::: Dataset extract
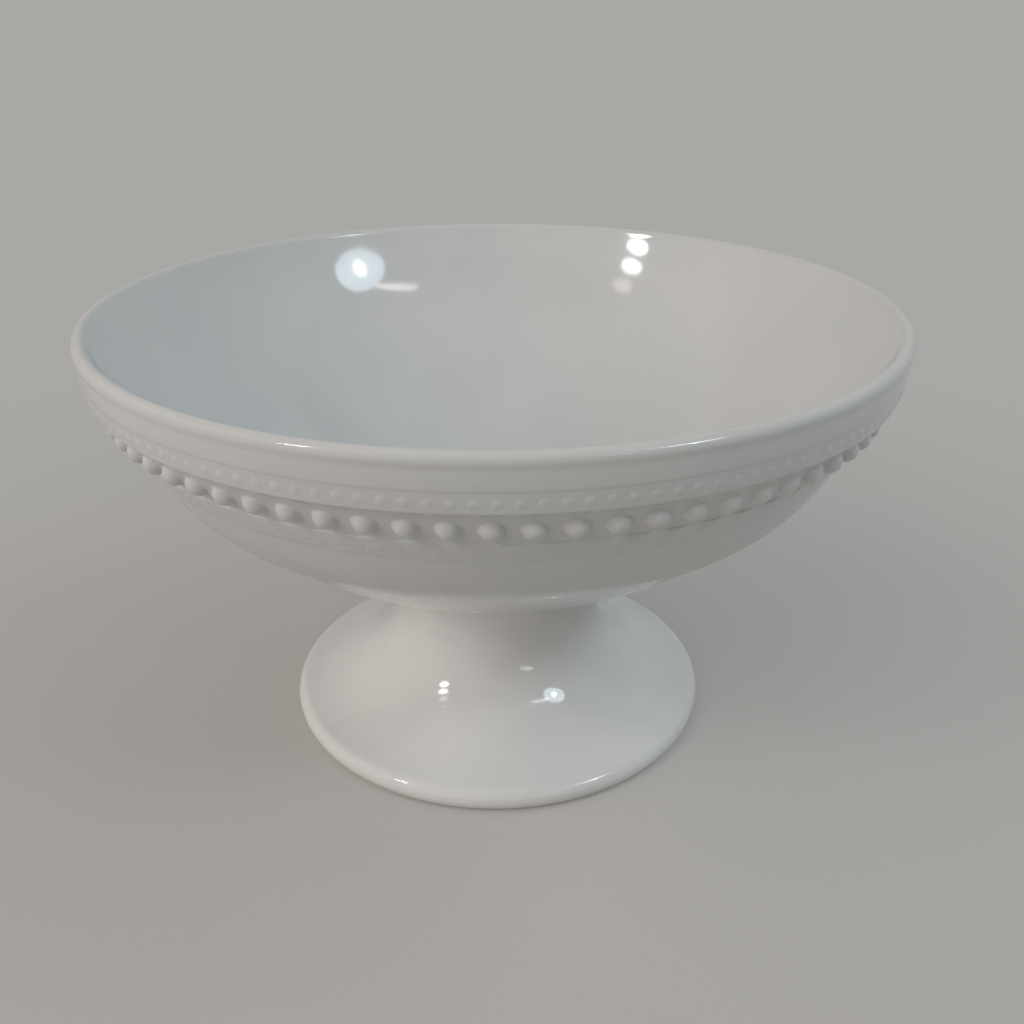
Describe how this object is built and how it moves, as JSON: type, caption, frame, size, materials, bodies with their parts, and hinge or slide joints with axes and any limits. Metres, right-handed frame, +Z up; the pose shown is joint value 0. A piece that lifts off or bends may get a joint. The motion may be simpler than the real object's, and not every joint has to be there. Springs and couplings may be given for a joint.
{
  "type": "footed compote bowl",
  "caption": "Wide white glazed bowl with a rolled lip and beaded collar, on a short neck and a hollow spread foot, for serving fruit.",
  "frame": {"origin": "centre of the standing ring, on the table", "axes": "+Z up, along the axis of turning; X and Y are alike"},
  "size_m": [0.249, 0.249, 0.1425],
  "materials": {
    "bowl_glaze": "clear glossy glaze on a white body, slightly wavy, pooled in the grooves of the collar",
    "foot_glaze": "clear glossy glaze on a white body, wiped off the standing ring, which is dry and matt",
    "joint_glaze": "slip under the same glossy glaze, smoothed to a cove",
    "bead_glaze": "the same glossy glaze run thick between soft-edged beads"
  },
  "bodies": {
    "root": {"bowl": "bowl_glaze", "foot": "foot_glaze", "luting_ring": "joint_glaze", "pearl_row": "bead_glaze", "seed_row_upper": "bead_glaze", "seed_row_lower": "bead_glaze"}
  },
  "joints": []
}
::::::
Write the material out exactly, with nothing left out.

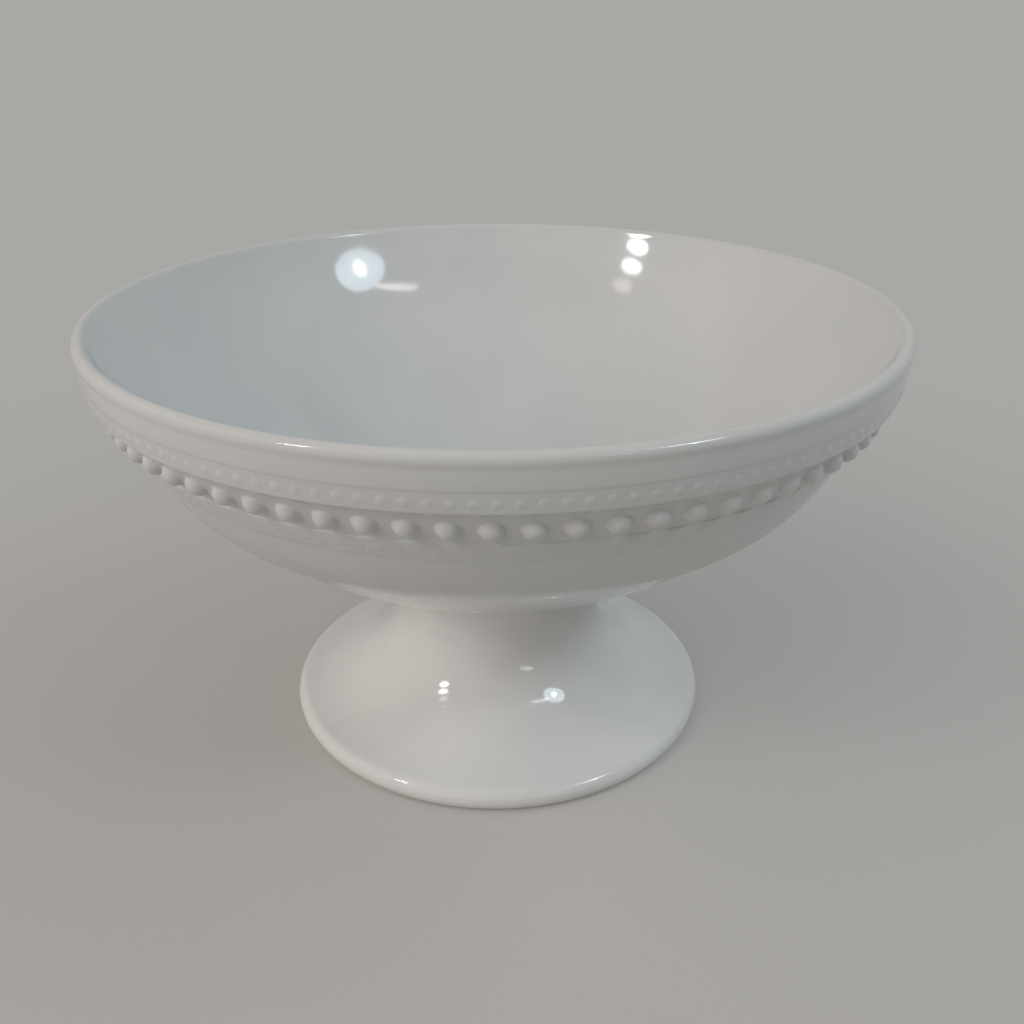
Describe how this object is built and how it moves, as JSON: type, caption, frame, size, materials, bodies with their parts, and hinge or slide joints with axes and any limits. Metres, right-handed frame, +Z up; the pose shown is joint value 0. A piece that lifts off or bends may get a joint. The motion may be simpler than the real object's, and not every joint has to be there. Springs and couplings may be given for a joint.
{
  "type": "footed compote bowl",
  "caption": "Wide white glazed bowl with a rolled lip and beaded collar, on a short neck and a hollow spread foot, for serving fruit.",
  "frame": {"origin": "centre of the standing ring, on the table", "axes": "+Z up, along the axis of turning; X and Y are alike"},
  "size_m": [0.249, 0.249, 0.1425],
  "materials": {
    "bowl_glaze": "clear glossy glaze on a white body, slightly wavy, pooled in the grooves of the collar",
    "foot_glaze": "clear glossy glaze on a white body, wiped off the standing ring, which is dry and matt",
    "joint_glaze": "slip under the same glossy glaze, smoothed to a cove",
    "bead_glaze": "the same glossy glaze run thick between soft-edged beads"
  },
  "bodies": {
    "root": {"bowl": "bowl_glaze", "foot": "foot_glaze", "luting_ring": "joint_glaze", "pearl_row": "bead_glaze", "seed_row_upper": "bead_glaze", "seed_row_lower": "bead_glaze"}
  },
  "joints": []
}